:: EXERCISE REQUIREMENTS ::
Keep only the lines of the data below that contain "ones", and copy them.

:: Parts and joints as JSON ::
☆ ☆ ☆ ☆ ☆ ☆ ☆

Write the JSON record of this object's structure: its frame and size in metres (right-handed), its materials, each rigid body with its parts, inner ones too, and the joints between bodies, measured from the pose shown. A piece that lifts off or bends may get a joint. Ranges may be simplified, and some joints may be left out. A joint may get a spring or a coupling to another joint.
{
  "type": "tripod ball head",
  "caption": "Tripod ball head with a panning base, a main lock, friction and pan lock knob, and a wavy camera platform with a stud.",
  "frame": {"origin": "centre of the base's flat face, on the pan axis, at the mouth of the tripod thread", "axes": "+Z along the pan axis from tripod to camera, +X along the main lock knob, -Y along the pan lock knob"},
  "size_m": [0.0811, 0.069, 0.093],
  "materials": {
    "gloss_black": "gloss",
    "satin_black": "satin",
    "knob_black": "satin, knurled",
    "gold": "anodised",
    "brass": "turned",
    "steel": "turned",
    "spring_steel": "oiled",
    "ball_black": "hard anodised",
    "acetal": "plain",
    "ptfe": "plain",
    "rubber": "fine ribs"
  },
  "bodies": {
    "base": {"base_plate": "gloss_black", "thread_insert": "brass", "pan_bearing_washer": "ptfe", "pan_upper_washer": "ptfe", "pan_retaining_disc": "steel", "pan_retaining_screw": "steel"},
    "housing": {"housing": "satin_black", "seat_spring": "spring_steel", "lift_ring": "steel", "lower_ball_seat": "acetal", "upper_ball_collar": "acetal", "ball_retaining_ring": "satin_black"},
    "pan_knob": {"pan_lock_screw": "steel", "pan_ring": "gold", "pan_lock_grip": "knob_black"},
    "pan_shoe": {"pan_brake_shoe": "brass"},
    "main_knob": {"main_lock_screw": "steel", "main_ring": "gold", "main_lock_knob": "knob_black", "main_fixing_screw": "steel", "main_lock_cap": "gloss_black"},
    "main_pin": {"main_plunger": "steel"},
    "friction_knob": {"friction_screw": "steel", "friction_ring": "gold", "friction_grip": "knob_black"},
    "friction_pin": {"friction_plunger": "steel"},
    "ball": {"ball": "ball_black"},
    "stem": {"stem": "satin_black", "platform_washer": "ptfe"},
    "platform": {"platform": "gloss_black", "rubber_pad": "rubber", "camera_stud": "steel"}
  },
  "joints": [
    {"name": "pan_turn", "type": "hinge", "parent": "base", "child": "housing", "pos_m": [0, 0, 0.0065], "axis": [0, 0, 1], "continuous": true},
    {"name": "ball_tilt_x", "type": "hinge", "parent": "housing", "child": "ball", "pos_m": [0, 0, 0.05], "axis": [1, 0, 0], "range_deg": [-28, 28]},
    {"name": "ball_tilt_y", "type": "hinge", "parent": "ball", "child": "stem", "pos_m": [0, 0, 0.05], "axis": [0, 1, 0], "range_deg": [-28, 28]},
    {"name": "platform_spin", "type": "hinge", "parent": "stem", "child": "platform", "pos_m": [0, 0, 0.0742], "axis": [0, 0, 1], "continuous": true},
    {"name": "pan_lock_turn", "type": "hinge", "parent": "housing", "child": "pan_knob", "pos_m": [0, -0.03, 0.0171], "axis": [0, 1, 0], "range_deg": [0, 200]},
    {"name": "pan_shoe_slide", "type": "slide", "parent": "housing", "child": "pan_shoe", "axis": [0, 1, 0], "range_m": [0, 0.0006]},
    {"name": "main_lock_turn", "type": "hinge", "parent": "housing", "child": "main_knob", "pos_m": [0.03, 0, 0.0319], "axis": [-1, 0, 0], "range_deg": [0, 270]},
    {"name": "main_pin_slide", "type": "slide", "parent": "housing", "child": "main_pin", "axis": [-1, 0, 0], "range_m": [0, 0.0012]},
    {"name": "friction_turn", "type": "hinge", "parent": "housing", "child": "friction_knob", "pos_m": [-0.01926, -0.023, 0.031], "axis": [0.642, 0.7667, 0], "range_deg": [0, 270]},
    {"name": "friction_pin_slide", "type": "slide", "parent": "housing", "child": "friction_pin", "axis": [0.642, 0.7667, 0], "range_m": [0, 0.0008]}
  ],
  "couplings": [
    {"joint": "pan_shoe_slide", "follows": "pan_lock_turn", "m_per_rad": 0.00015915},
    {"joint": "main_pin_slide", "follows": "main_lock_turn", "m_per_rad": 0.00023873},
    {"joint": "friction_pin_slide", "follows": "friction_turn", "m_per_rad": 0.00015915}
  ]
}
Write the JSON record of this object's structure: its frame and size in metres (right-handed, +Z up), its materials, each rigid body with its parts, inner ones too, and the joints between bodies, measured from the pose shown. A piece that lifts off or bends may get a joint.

☆ ☆ ☆ ☆ ☆ ☆ ☆

:: CORRECT OUTPUT ::
Write the JSON record of this object's structure: its frame and size in metres (right-handed), its materials, each rigid body with its parts, inner ones too, and the joints between bodies, measured from the pose shown. A piece that lifts off or bends may get a joint. Ranges may be simplified, and some joints may be left out. A joint may get a spring or a coupling to another joint.
Write the JSON record of this object's structure: its frame and size in metres (right-handed, +Z up), its materials, each rigid body with its parts, inner ones too, and the joints between bodies, measured from the pose shown. A piece that lifts off or bends may get a joint.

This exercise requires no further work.